Accepting Cryptocurrency
Some businesses choose to accept crypto as an additional payment method. Accepting crypto as a merchant is different to operating an exchange. Digital Currency Exchange (DCE) registration with AUSTRAC applies to exchanges; simply accepting crypto payments through a third‑party processor usually does not make you a DCE, though other obligations may still arise depending on your model. For a deeper dive, see accepting cryptocurrency payments in Australia.
Crypto also raises practical issues (price volatility, refunds, and tax treatment). It’s worth getting both legal and accounting input before you switch it on.
Buying An Existing Payments Platform? Key Due Diligence
Acquiring a platform can speed up your launch - but test the foundations first. Review the licence position (for example, whether the model requires an AFSL and, if so, whether it’s in good standing), AUSTRAC registrations, AML/CTF program maturity, PCI DSS status, security posture, and any history of incidents or chargeback losses.
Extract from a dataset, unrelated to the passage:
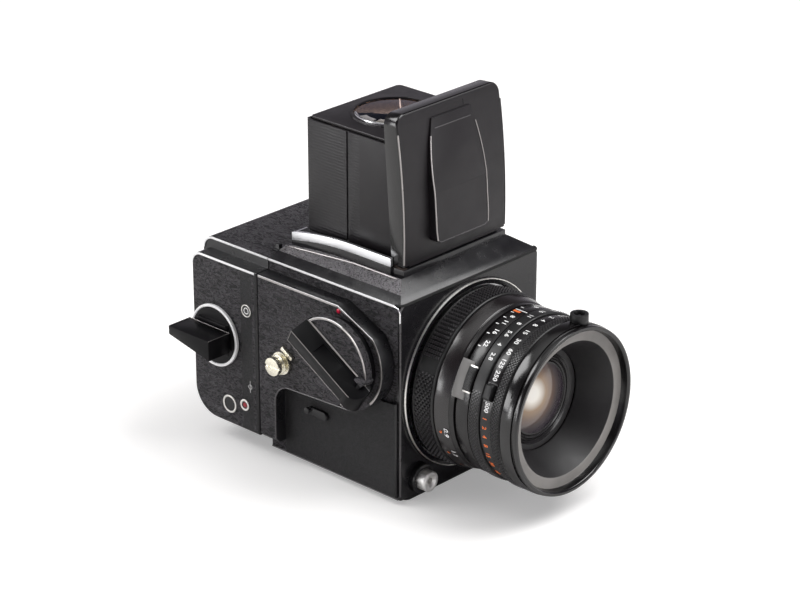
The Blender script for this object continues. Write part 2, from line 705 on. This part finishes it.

Dig into contracts (merchant terms, processor agreements, and SLAs), intellectual property ownership, and key staff retention. A well‑drafted sale agreement should deal with handover, risk allocation, warranties, and transition support so you can continue operating seamlessly on day one.
Key Takeaways
- Map your exact payments model early - licensing, AML/CTF and partner expectations turn on the details of how you move funds and handle data.
- Choose a structure that supports growth and liability protection; many founders incorporate via a Company Set Up and document roles with a Shareholders Agreement.
- Build security into your design from day one and document your approach with policies like a Data Breach Response Plan.
- Comply with the ACL, confirm whether APP privacy rules apply to you, and lock down clear platform terms plus a visible Privacy Policy.
- Use tailored contracts - for example, Website Terms and Conditions and a merchant‑facing Service Agreement - to set expectations and reduce disputes.
- If you plan to accept crypto, understand how it’s regulated in Australia and where DCE registration applies before you launch.